[DATA EXTRACT]
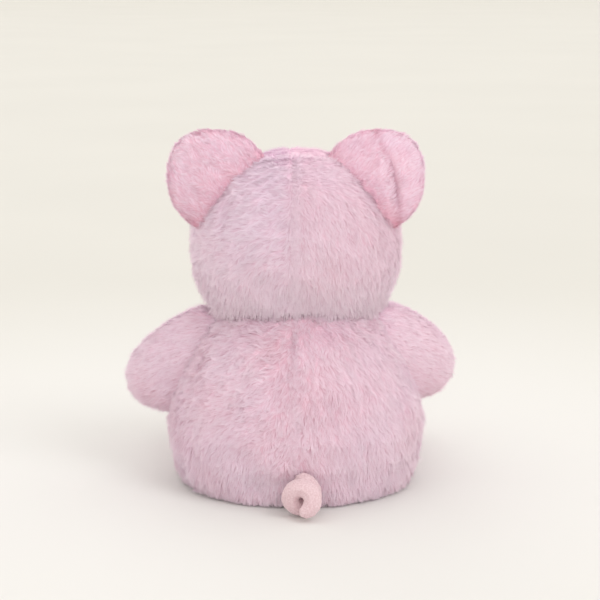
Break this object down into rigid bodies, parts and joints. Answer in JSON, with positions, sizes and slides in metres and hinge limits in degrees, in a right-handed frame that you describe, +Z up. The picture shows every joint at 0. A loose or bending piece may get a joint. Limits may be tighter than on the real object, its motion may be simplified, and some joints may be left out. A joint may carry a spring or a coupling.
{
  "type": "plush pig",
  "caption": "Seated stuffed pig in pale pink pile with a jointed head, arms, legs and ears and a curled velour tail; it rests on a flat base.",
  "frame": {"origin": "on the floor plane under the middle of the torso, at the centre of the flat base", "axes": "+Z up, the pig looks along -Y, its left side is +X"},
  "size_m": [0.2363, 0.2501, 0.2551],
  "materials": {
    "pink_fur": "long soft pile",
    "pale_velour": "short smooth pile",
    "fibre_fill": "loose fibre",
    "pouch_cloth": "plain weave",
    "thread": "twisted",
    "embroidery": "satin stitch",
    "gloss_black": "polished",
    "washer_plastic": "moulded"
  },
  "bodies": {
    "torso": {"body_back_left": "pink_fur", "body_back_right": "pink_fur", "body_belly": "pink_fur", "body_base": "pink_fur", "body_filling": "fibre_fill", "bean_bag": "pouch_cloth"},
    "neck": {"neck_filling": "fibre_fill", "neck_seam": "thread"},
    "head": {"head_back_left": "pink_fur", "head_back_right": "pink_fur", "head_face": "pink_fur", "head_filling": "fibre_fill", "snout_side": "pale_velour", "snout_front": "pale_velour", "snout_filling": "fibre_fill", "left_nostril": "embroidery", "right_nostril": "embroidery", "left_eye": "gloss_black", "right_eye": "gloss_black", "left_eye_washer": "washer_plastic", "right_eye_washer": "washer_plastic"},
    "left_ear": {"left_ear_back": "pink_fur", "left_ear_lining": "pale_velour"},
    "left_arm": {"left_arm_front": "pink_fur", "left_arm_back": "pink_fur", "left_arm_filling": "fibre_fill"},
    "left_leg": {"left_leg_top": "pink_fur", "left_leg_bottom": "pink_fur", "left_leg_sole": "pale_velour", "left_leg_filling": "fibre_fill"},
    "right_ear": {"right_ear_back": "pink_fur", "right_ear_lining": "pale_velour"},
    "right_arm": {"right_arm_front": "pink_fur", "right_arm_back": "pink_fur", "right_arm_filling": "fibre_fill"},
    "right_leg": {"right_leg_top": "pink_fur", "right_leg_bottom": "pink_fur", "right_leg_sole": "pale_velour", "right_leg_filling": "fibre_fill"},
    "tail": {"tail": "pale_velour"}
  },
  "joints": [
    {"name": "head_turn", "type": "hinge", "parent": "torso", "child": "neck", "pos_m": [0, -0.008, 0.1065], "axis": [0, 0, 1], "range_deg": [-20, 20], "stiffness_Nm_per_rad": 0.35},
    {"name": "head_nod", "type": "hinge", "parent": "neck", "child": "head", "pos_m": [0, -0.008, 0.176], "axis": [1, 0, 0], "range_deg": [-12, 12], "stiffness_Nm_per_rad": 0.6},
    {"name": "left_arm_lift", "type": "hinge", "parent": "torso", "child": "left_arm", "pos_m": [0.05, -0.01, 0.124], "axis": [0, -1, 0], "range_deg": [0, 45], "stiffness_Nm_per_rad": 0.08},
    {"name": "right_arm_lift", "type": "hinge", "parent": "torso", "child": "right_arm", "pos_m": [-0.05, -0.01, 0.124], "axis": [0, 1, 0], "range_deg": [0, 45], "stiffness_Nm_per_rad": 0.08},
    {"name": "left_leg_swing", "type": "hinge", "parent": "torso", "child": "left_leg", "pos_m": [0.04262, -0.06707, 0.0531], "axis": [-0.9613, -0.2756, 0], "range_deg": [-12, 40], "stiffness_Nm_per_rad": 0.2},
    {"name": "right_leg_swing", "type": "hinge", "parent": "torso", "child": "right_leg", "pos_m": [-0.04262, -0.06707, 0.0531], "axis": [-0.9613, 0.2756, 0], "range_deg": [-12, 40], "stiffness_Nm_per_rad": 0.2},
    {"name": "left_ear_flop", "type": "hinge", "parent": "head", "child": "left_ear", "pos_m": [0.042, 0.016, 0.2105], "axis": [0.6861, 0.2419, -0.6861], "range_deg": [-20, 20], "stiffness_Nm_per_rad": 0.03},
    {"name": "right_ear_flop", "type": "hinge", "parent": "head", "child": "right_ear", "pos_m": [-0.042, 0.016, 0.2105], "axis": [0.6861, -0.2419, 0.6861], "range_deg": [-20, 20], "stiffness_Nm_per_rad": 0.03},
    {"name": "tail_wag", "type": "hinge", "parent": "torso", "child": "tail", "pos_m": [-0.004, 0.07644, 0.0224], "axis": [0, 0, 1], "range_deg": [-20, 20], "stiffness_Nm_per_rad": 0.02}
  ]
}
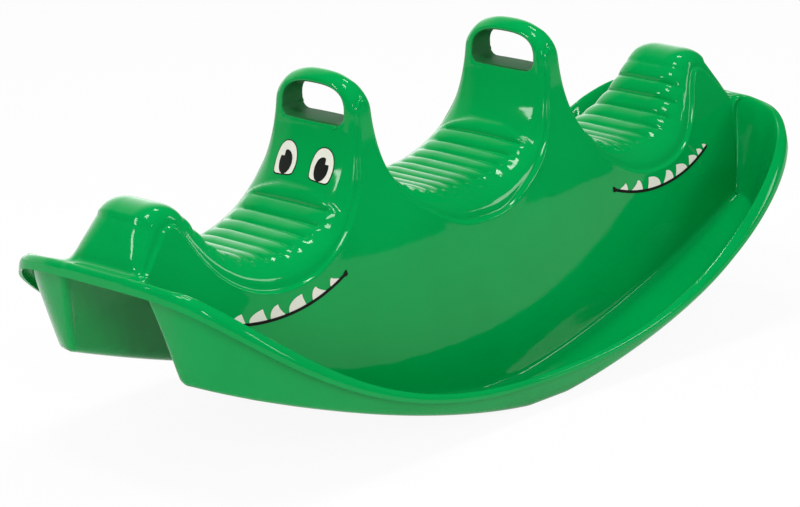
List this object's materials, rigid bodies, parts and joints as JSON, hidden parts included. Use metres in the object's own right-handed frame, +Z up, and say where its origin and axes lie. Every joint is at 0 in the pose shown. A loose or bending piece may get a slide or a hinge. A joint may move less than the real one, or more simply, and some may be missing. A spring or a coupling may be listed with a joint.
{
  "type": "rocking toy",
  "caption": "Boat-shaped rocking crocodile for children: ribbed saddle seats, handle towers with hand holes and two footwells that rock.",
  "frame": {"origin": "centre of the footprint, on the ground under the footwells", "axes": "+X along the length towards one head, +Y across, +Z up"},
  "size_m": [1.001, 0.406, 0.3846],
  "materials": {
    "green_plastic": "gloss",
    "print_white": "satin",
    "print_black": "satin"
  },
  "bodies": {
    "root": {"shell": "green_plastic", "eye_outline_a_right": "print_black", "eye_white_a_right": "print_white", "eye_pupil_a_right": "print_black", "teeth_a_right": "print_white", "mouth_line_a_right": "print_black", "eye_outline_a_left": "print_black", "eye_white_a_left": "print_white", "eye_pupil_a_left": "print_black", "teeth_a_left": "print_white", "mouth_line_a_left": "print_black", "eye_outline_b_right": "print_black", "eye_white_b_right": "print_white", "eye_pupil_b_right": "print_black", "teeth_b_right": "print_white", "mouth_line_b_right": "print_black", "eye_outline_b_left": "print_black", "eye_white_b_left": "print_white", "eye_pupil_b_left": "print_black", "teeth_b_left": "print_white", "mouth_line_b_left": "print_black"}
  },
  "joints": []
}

[AIM OF THE EXERCISE]
Gather up every line from the listing above in which the word "that" occurs.

[TASK SOLUTION]
Break this object down into rigid bodies, parts and joints. Answer in JSON, with positions, sizes and slides in metres and hinge limits in degrees, in a right-handed frame that you describe, +Z up. The picture shows every joint at 0. A loose or bending piece may get a joint. Limits may be tighter than on the real object, its motion may be simplified, and some joints may be left out. A joint may carry a spring or a coupling.
  "caption": "Boat-shaped rocking crocodile for children: ribbed saddle seats, handle towers with hand holes and two footwells that rock.",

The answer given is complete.